What is asked:
Filter out everything except lines holding "joints".

Records for this exercise:
◆ ◆ ◆ ◆ ◆
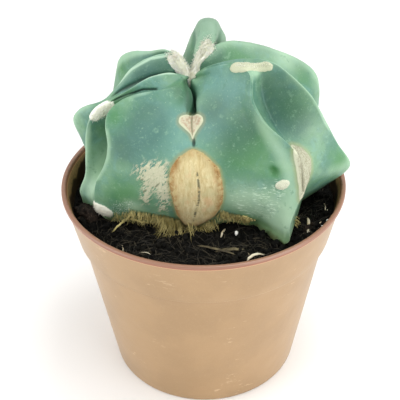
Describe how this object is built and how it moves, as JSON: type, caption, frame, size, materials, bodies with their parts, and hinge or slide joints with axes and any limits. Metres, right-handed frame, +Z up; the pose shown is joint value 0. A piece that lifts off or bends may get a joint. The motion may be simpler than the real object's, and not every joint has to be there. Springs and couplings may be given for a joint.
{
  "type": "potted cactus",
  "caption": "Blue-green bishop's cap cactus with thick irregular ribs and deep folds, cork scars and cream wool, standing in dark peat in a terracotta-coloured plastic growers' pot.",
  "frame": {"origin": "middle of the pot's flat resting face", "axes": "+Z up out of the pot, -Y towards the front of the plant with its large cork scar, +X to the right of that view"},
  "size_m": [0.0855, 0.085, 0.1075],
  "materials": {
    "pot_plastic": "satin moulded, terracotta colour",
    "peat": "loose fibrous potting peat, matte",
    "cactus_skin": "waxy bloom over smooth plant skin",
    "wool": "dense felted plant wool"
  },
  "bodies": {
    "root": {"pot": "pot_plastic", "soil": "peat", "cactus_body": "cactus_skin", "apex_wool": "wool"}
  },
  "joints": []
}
◆ ◆ ◆ ◆ ◆
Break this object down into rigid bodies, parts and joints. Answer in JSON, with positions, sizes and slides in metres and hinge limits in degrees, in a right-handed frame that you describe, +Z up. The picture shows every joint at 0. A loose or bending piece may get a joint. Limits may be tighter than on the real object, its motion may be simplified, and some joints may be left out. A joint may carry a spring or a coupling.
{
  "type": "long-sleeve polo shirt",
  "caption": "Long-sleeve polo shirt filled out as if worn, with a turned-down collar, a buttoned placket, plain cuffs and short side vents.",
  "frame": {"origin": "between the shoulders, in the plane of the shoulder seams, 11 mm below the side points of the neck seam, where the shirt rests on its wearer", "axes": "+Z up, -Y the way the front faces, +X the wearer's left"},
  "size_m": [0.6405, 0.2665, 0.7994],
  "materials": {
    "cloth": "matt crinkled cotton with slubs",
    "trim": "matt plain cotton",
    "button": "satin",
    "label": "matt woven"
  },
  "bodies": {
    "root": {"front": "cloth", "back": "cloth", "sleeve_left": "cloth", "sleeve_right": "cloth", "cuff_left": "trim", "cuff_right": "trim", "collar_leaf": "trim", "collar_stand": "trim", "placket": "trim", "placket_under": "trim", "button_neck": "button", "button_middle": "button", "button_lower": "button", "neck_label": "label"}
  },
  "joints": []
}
◆ ◆ ◆ ◆ ◆
Worked solution:
Describe how this object is built and how it moves, as JSON: type, caption, frame, size, materials, bodies with their parts, and hinge or slide joints with axes and any limits. Metres, right-handed frame, +Z up; the pose shown is joint value 0. A piece that lifts off or bends may get a joint. The motion may be simpler than the real object's, and not every joint has to be there. Springs and couplings may be given for a joint.
  "joints": []
Break this object down into rigid bodies, parts and joints. Answer in JSON, with positions, sizes and slides in metres and hinge limits in degrees, in a right-handed frame that you describe, +Z up. The picture shows every joint at 0. A loose or bending piece may get a joint. Limits may be tighter than on the real object, its motion may be simplified, and some joints may be left out. A joint may carry a spring or a coupling.
  "joints": []